═════ SUPPLIED DATA ═════

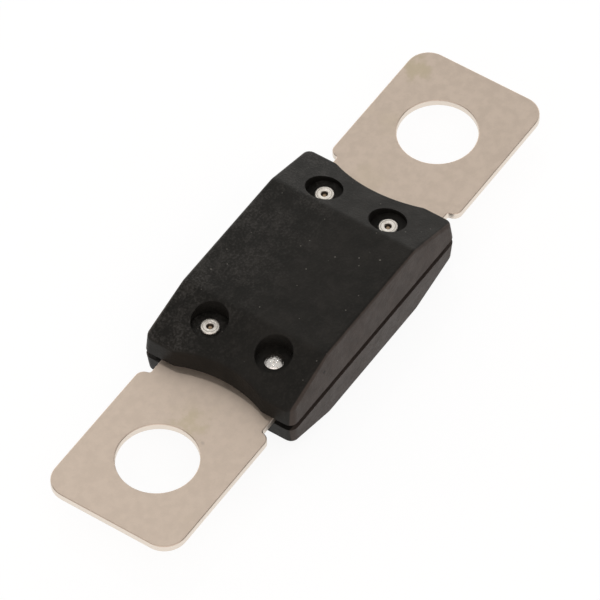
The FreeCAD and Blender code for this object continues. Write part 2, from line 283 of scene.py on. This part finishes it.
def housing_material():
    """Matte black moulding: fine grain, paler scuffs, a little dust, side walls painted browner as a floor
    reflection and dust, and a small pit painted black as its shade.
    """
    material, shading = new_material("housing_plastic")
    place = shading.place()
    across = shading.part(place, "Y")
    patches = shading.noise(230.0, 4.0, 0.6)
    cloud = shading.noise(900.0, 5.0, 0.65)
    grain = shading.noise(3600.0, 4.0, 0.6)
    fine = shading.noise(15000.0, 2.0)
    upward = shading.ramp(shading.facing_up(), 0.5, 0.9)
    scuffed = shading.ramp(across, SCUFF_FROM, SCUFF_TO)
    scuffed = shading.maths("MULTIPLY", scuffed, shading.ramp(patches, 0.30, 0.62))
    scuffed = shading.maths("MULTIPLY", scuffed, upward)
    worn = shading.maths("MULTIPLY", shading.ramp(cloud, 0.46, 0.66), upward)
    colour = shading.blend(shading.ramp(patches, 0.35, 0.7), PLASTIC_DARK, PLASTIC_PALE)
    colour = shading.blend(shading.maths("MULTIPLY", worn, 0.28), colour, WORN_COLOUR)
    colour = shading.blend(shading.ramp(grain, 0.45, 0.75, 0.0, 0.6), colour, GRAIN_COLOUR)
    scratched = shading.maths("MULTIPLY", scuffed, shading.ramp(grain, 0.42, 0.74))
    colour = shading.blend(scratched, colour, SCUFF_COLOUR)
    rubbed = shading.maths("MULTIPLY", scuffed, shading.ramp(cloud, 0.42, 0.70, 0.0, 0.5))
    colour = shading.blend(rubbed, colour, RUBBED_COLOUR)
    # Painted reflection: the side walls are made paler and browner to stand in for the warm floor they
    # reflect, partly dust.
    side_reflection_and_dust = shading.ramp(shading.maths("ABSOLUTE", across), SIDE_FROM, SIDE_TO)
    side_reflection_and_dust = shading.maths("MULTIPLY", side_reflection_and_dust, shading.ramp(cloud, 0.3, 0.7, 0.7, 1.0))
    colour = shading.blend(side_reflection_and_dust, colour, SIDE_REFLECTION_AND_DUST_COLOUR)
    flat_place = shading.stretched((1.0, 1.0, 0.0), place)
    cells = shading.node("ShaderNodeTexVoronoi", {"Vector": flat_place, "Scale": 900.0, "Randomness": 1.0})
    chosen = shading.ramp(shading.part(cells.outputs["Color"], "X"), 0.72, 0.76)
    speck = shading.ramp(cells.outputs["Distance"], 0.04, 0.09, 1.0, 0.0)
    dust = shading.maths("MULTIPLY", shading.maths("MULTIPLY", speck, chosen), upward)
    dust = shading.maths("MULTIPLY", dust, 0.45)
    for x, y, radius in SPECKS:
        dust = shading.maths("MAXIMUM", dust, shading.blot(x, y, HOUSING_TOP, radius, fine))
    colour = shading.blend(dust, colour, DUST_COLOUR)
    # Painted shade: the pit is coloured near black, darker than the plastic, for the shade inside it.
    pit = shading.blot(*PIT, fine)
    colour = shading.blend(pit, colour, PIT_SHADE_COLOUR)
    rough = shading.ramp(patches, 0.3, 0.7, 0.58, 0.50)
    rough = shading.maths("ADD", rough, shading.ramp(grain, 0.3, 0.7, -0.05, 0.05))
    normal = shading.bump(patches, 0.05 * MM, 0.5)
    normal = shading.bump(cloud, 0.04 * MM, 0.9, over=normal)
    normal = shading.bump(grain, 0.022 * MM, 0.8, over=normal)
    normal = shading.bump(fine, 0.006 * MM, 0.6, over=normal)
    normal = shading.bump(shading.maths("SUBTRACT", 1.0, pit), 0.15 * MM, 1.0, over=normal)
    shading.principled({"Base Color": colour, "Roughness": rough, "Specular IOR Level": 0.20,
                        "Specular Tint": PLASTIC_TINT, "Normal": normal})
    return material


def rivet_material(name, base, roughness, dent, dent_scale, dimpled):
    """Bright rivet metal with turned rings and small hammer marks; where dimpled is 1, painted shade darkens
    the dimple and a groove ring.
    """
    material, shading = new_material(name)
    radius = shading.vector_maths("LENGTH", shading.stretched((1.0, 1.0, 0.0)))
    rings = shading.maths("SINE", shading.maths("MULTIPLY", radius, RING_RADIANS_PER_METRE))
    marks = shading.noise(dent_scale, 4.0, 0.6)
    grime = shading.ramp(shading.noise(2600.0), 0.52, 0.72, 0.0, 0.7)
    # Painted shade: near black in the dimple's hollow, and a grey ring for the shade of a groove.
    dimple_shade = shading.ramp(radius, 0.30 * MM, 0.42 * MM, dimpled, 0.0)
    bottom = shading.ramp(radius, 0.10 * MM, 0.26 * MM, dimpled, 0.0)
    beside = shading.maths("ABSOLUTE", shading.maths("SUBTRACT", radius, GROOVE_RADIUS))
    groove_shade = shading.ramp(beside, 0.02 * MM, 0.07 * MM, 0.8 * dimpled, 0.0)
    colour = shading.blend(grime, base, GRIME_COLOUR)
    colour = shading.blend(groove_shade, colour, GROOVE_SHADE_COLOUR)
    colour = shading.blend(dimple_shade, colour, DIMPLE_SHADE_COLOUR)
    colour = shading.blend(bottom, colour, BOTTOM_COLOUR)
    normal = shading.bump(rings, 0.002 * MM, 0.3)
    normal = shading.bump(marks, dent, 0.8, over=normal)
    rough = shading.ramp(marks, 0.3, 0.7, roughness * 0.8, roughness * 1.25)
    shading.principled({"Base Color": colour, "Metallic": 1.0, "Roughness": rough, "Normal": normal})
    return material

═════

**STATED PROBLEM**
Extract the full listing above without alteration.

**RESULT FOR THIS TASK**
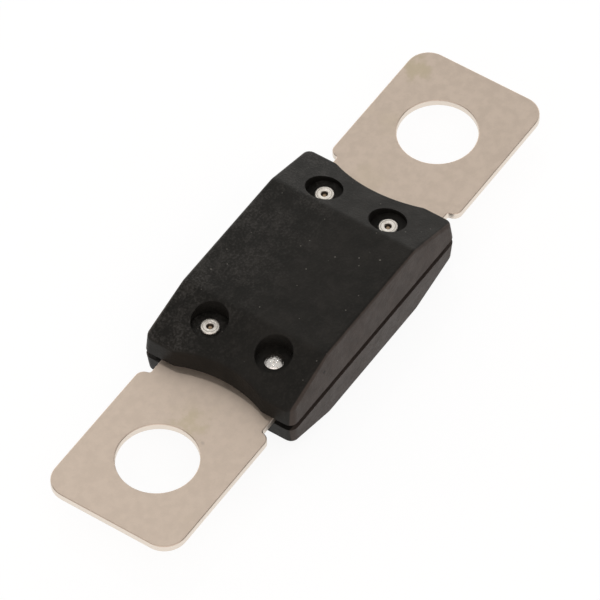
The FreeCAD and Blender code for this object continues. Write part 2, from line 283 of scene.py on. This part finishes it.
def housing_material():
    """Matte black moulding: fine grain, paler scuffs, a little dust, side walls painted browner as a floor
    reflection and dust, and a small pit painted black as its shade.
    """
    material, shading = new_material("housing_plastic")
    place = shading.place()
    across = shading.part(place, "Y")
    patches = shading.noise(230.0, 4.0, 0.6)
    cloud = shading.noise(900.0, 5.0, 0.65)
    grain = shading.noise(3600.0, 4.0, 0.6)
    fine = shading.noise(15000.0, 2.0)
    upward = shading.ramp(shading.facing_up(), 0.5, 0.9)
    scuffed = shading.ramp(across, SCUFF_FROM, SCUFF_TO)
    scuffed = shading.maths("MULTIPLY", scuffed, shading.ramp(patches, 0.30, 0.62))
    scuffed = shading.maths("MULTIPLY", scuffed, upward)
    worn = shading.maths("MULTIPLY", shading.ramp(cloud, 0.46, 0.66), upward)
    colour = shading.blend(shading.ramp(patches, 0.35, 0.7), PLASTIC_DARK, PLASTIC_PALE)
    colour = shading.blend(shading.maths("MULTIPLY", worn, 0.28), colour, WORN_COLOUR)
    colour = shading.blend(shading.ramp(grain, 0.45, 0.75, 0.0, 0.6), colour, GRAIN_COLOUR)
    scratched = shading.maths("MULTIPLY", scuffed, shading.ramp(grain, 0.42, 0.74))
    colour = shading.blend(scratched, colour, SCUFF_COLOUR)
    rubbed = shading.maths("MULTIPLY", scuffed, shading.ramp(cloud, 0.42, 0.70, 0.0, 0.5))
    colour = shading.blend(rubbed, colour, RUBBED_COLOUR)
    # Painted reflection: the side walls are made paler and browner to stand in for the warm floor they
    # reflect, partly dust.
    side_reflection_and_dust = shading.ramp(shading.maths("ABSOLUTE", across), SIDE_FROM, SIDE_TO)
    side_reflection_and_dust = shading.maths("MULTIPLY", side_reflection_and_dust, shading.ramp(cloud, 0.3, 0.7, 0.7, 1.0))
    colour = shading.blend(side_reflection_and_dust, colour, SIDE_REFLECTION_AND_DUST_COLOUR)
    flat_place = shading.stretched((1.0, 1.0, 0.0), place)
    cells = shading.node("ShaderNodeTexVoronoi", {"Vector": flat_place, "Scale": 900.0, "Randomness": 1.0})
    chosen = shading.ramp(shading.part(cells.outputs["Color"], "X"), 0.72, 0.76)
    speck = shading.ramp(cells.outputs["Distance"], 0.04, 0.09, 1.0, 0.0)
    dust = shading.maths("MULTIPLY", shading.maths("MULTIPLY", speck, chosen), upward)
    dust = shading.maths("MULTIPLY", dust, 0.45)
    for x, y, radius in SPECKS:
        dust = shading.maths("MAXIMUM", dust, shading.blot(x, y, HOUSING_TOP, radius, fine))
    colour = shading.blend(dust, colour, DUST_COLOUR)
    # Painted shade: the pit is coloured near black, darker than the plastic, for the shade inside it.
    pit = shading.blot(*PIT, fine)
    colour = shading.blend(pit, colour, PIT_SHADE_COLOUR)
    rough = shading.ramp(patches, 0.3, 0.7, 0.58, 0.50)
    rough = shading.maths("ADD", rough, shading.ramp(grain, 0.3, 0.7, -0.05, 0.05))
    normal = shading.bump(patches, 0.05 * MM, 0.5)
    normal = shading.bump(cloud, 0.04 * MM, 0.9, over=normal)
    normal = shading.bump(grain, 0.022 * MM, 0.8, over=normal)
    normal = shading.bump(fine, 0.006 * MM, 0.6, over=normal)
    normal = shading.bump(shading.maths("SUBTRACT", 1.0, pit), 0.15 * MM, 1.0, over=normal)
    shading.principled({"Base Color": colour, "Roughness": rough, "Specular IOR Level": 0.20,
                        "Specular Tint": PLASTIC_TINT, "Normal": normal})
    return material


def rivet_material(name, base, roughness, dent, dent_scale, dimpled):
    """Bright rivet metal with turned rings and small hammer marks; where dimpled is 1, painted shade darkens
    the dimple and a groove ring.
    """
    material, shading = new_material(name)
    radius = shading.vector_maths("LENGTH", shading.stretched((1.0, 1.0, 0.0)))
    rings = shading.maths("SINE", shading.maths("MULTIPLY", radius, RING_RADIANS_PER_METRE))
    marks = shading.noise(dent_scale, 4.0, 0.6)
    grime = shading.ramp(shading.noise(2600.0), 0.52, 0.72, 0.0, 0.7)
    # Painted shade: near black in the dimple's hollow, and a grey ring for the shade of a groove.
    dimple_shade = shading.ramp(radius, 0.30 * MM, 0.42 * MM, dimpled, 0.0)
    bottom = shading.ramp(radius, 0.10 * MM, 0.26 * MM, dimpled, 0.0)
    beside = shading.maths("ABSOLUTE", shading.maths("SUBTRACT", radius, GROOVE_RADIUS))
    groove_shade = shading.ramp(beside, 0.02 * MM, 0.07 * MM, 0.8 * dimpled, 0.0)
    colour = shading.blend(grime, base, GRIME_COLOUR)
    colour = shading.blend(groove_shade, colour, GROOVE_SHADE_COLOUR)
    colour = shading.blend(dimple_shade, colour, DIMPLE_SHADE_COLOUR)
    colour = shading.blend(bottom, colour, BOTTOM_COLOUR)
    normal = shading.bump(rings, 0.002 * MM, 0.3)
    normal = shading.bump(marks, dent, 0.8, over=normal)
    rough = shading.ramp(marks, 0.3, 0.7, roughness * 0.8, roughness * 1.25)
    shading.principled({"Base Color": colour, "Metallic": 1.0, "Roughness": rough, "Normal": normal})
    return material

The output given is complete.